WHAT YOU WILL DO – Write every line of the material out exactly as shown.

:::::

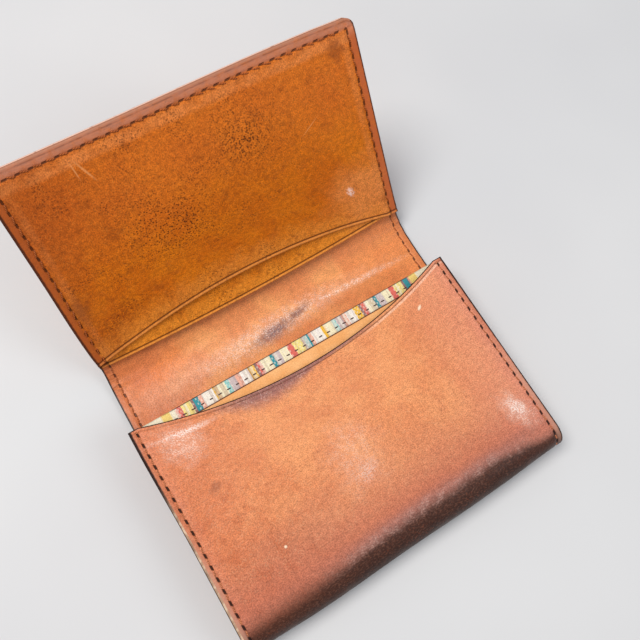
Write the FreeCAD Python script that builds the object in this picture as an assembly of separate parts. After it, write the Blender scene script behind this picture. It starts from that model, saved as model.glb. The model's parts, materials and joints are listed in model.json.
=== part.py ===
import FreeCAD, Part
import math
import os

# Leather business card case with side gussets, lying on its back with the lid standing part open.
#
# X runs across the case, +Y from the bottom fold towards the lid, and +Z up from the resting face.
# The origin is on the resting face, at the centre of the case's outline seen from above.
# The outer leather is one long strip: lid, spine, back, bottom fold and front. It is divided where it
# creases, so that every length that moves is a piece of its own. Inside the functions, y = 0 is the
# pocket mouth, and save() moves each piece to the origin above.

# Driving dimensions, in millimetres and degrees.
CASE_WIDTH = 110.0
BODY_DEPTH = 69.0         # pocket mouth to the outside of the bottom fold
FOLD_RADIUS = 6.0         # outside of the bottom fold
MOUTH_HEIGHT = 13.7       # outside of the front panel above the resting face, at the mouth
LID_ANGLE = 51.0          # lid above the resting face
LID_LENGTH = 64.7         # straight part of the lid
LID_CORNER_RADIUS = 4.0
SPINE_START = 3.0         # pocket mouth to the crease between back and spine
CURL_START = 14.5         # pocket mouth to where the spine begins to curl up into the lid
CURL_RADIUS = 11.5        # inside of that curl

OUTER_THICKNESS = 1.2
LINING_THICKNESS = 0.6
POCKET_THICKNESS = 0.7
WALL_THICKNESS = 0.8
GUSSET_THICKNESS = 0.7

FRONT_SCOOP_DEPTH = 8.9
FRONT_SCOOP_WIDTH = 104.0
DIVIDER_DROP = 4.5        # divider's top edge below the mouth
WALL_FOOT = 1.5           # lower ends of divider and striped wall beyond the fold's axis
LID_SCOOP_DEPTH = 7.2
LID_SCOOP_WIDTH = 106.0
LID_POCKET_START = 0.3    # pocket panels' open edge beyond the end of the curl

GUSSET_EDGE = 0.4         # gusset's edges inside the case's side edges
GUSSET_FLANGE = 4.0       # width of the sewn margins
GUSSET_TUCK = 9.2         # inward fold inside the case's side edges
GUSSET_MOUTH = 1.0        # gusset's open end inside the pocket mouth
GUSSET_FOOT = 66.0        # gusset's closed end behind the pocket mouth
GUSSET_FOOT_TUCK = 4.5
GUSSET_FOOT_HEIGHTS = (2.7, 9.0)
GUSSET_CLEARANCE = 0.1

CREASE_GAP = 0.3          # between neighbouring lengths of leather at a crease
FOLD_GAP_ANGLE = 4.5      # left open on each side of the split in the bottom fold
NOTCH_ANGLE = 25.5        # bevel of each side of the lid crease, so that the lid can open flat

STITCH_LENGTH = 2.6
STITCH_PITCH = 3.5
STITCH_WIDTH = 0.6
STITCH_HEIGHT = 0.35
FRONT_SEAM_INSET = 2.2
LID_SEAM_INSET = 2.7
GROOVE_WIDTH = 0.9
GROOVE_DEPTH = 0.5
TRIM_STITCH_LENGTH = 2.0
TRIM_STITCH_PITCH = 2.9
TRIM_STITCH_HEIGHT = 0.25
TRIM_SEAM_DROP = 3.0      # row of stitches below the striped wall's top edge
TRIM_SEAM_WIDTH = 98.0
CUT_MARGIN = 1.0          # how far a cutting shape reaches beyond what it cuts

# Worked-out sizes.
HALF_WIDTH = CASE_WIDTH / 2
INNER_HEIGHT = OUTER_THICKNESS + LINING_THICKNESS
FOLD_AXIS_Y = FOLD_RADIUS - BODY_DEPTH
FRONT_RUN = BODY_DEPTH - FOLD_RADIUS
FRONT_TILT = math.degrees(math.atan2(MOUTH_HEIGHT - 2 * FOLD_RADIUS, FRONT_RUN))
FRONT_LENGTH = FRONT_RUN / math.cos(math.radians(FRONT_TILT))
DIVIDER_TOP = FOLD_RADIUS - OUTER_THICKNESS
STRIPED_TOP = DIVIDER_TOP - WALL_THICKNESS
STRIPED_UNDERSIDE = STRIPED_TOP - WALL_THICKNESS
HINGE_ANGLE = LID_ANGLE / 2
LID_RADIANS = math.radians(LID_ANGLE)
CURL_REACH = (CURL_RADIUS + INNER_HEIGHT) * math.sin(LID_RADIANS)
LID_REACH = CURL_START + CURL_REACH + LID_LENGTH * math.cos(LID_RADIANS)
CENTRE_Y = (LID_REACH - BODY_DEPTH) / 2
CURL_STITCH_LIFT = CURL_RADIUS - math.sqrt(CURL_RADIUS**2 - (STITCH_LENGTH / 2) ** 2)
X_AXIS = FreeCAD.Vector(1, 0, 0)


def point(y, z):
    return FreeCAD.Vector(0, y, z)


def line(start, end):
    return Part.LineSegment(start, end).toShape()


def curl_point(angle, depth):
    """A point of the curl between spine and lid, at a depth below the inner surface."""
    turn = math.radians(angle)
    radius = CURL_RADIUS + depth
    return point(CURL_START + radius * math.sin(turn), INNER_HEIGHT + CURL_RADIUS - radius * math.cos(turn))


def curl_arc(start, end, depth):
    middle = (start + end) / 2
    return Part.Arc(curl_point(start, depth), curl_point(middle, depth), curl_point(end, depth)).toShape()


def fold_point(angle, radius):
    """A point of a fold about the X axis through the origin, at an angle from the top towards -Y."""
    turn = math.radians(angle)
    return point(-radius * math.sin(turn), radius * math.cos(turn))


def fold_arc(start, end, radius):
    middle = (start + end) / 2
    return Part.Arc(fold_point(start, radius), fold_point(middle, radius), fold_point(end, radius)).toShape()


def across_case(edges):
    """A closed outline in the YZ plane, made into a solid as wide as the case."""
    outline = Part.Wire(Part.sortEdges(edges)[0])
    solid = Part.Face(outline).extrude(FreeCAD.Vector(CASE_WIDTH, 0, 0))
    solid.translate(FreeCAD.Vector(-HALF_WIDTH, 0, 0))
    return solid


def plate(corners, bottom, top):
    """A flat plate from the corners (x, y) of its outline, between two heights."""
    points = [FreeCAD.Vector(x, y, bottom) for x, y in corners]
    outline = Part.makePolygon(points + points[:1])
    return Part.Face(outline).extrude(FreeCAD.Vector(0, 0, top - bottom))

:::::

EXERCISE RESPONSE –
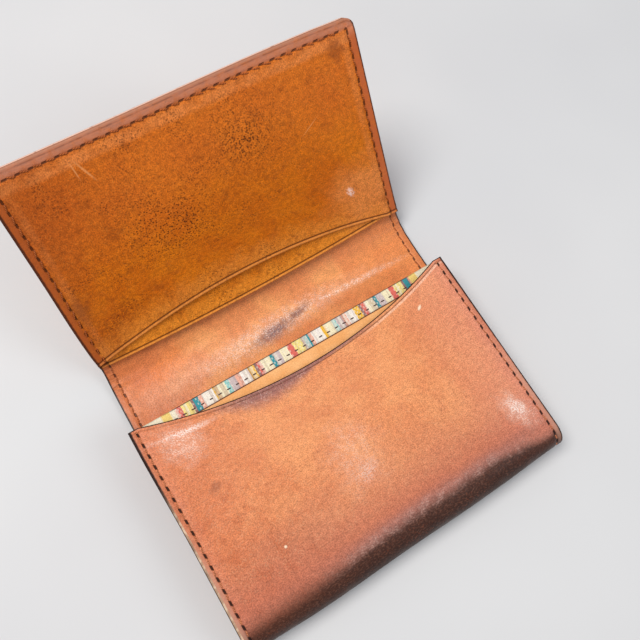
Write the FreeCAD Python script that builds the object in this picture as an assembly of separate parts. After it, write the Blender scene script behind this picture. It starts from that model, saved as model.glb. The model's parts, materials and joints are listed in model.json.
=== part.py ===
import FreeCAD, Part
import math
import os

# Leather business card case with side gussets, lying on its back with the lid standing part open.
#
# X runs across the case, +Y from the bottom fold towards the lid, and +Z up from the resting face.
# The origin is on the resting face, at the centre of the case's outline seen from above.
# The outer leather is one long strip: lid, spine, back, bottom fold and front. It is divided where it
# creases, so that every length that moves is a piece of its own. Inside the functions, y = 0 is the
# pocket mouth, and save() moves each piece to the origin above.

# Driving dimensions, in millimetres and degrees.
CASE_WIDTH = 110.0
BODY_DEPTH = 69.0         # pocket mouth to the outside of the bottom fold
FOLD_RADIUS = 6.0         # outside of the bottom fold
MOUTH_HEIGHT = 13.7       # outside of the front panel above the resting face, at the mouth
LID_ANGLE = 51.0          # lid above the resting face
LID_LENGTH = 64.7         # straight part of the lid
LID_CORNER_RADIUS = 4.0
SPINE_START = 3.0         # pocket mouth to the crease between back and spine
CURL_START = 14.5         # pocket mouth to where the spine begins to curl up into the lid
CURL_RADIUS = 11.5        # inside of that curl

OUTER_THICKNESS = 1.2
LINING_THICKNESS = 0.6
POCKET_THICKNESS = 0.7
WALL_THICKNESS = 0.8
GUSSET_THICKNESS = 0.7

FRONT_SCOOP_DEPTH = 8.9
FRONT_SCOOP_WIDTH = 104.0
DIVIDER_DROP = 4.5        # divider's top edge below the mouth
WALL_FOOT = 1.5           # lower ends of divider and striped wall beyond the fold's axis
LID_SCOOP_DEPTH = 7.2
LID_SCOOP_WIDTH = 106.0
LID_POCKET_START = 0.3    # pocket panels' open edge beyond the end of the curl

GUSSET_EDGE = 0.4         # gusset's edges inside the case's side edges
GUSSET_FLANGE = 4.0       # width of the sewn margins
GUSSET_TUCK = 9.2         # inward fold inside the case's side edges
GUSSET_MOUTH = 1.0        # gusset's open end inside the pocket mouth
GUSSET_FOOT = 66.0        # gusset's closed end behind the pocket mouth
GUSSET_FOOT_TUCK = 4.5
GUSSET_FOOT_HEIGHTS = (2.7, 9.0)
GUSSET_CLEARANCE = 0.1

CREASE_GAP = 0.3          # between neighbouring lengths of leather at a crease
FOLD_GAP_ANGLE = 4.5      # left open on each side of the split in the bottom fold
NOTCH_ANGLE = 25.5        # bevel of each side of the lid crease, so that the lid can open flat

STITCH_LENGTH = 2.6
STITCH_PITCH = 3.5
STITCH_WIDTH = 0.6
STITCH_HEIGHT = 0.35
FRONT_SEAM_INSET = 2.2
LID_SEAM_INSET = 2.7
GROOVE_WIDTH = 0.9
GROOVE_DEPTH = 0.5
TRIM_STITCH_LENGTH = 2.0
TRIM_STITCH_PITCH = 2.9
TRIM_STITCH_HEIGHT = 0.25
TRIM_SEAM_DROP = 3.0      # row of stitches below the striped wall's top edge
TRIM_SEAM_WIDTH = 98.0
CUT_MARGIN = 1.0          # how far a cutting shape reaches beyond what it cuts

# Worked-out sizes.
HALF_WIDTH = CASE_WIDTH / 2
INNER_HEIGHT = OUTER_THICKNESS + LINING_THICKNESS
FOLD_AXIS_Y = FOLD_RADIUS - BODY_DEPTH
FRONT_RUN = BODY_DEPTH - FOLD_RADIUS
FRONT_TILT = math.degrees(math.atan2(MOUTH_HEIGHT - 2 * FOLD_RADIUS, FRONT_RUN))
FRONT_LENGTH = FRONT_RUN / math.cos(math.radians(FRONT_TILT))
DIVIDER_TOP = FOLD_RADIUS - OUTER_THICKNESS
STRIPED_TOP = DIVIDER_TOP - WALL_THICKNESS
STRIPED_UNDERSIDE = STRIPED_TOP - WALL_THICKNESS
HINGE_ANGLE = LID_ANGLE / 2
LID_RADIANS = math.radians(LID_ANGLE)
CURL_REACH = (CURL_RADIUS + INNER_HEIGHT) * math.sin(LID_RADIANS)
LID_REACH = CURL_START + CURL_REACH + LID_LENGTH * math.cos(LID_RADIANS)
CENTRE_Y = (LID_REACH - BODY_DEPTH) / 2
CURL_STITCH_LIFT = CURL_RADIUS - math.sqrt(CURL_RADIUS**2 - (STITCH_LENGTH / 2) ** 2)
X_AXIS = FreeCAD.Vector(1, 0, 0)


def point(y, z):
    return FreeCAD.Vector(0, y, z)


def line(start, end):
    return Part.LineSegment(start, end).toShape()


def curl_point(angle, depth):
    """A point of the curl between spine and lid, at a depth below the inner surface."""
    turn = math.radians(angle)
    radius = CURL_RADIUS + depth
    return point(CURL_START + radius * math.sin(turn), INNER_HEIGHT + CURL_RADIUS - radius * math.cos(turn))


def curl_arc(start, end, depth):
    middle = (start + end) / 2
    return Part.Arc(curl_point(start, depth), curl_point(middle, depth), curl_point(end, depth)).toShape()


def fold_point(angle, radius):
    """A point of a fold about the X axis through the origin, at an angle from the top towards -Y."""
    turn = math.radians(angle)
    return point(-radius * math.sin(turn), radius * math.cos(turn))


def fold_arc(start, end, radius):
    middle = (start + end) / 2
    return Part.Arc(fold_point(start, radius), fold_point(middle, radius), fold_point(end, radius)).toShape()


def across_case(edges):
    """A closed outline in the YZ plane, made into a solid as wide as the case."""
    outline = Part.Wire(Part.sortEdges(edges)[0])
    solid = Part.Face(outline).extrude(FreeCAD.Vector(CASE_WIDTH, 0, 0))
    solid.translate(FreeCAD.Vector(-HALF_WIDTH, 0, 0))
    return solid


def plate(corners, bottom, top):
    """A flat plate from the corners (x, y) of its outline, between two heights."""
    points = [FreeCAD.Vector(x, y, bottom) for x, y in corners]
    outline = Part.makePolygon(points + points[:1])
    return Part.Face(outline).extrude(FreeCAD.Vector(0, 0, top - bottom))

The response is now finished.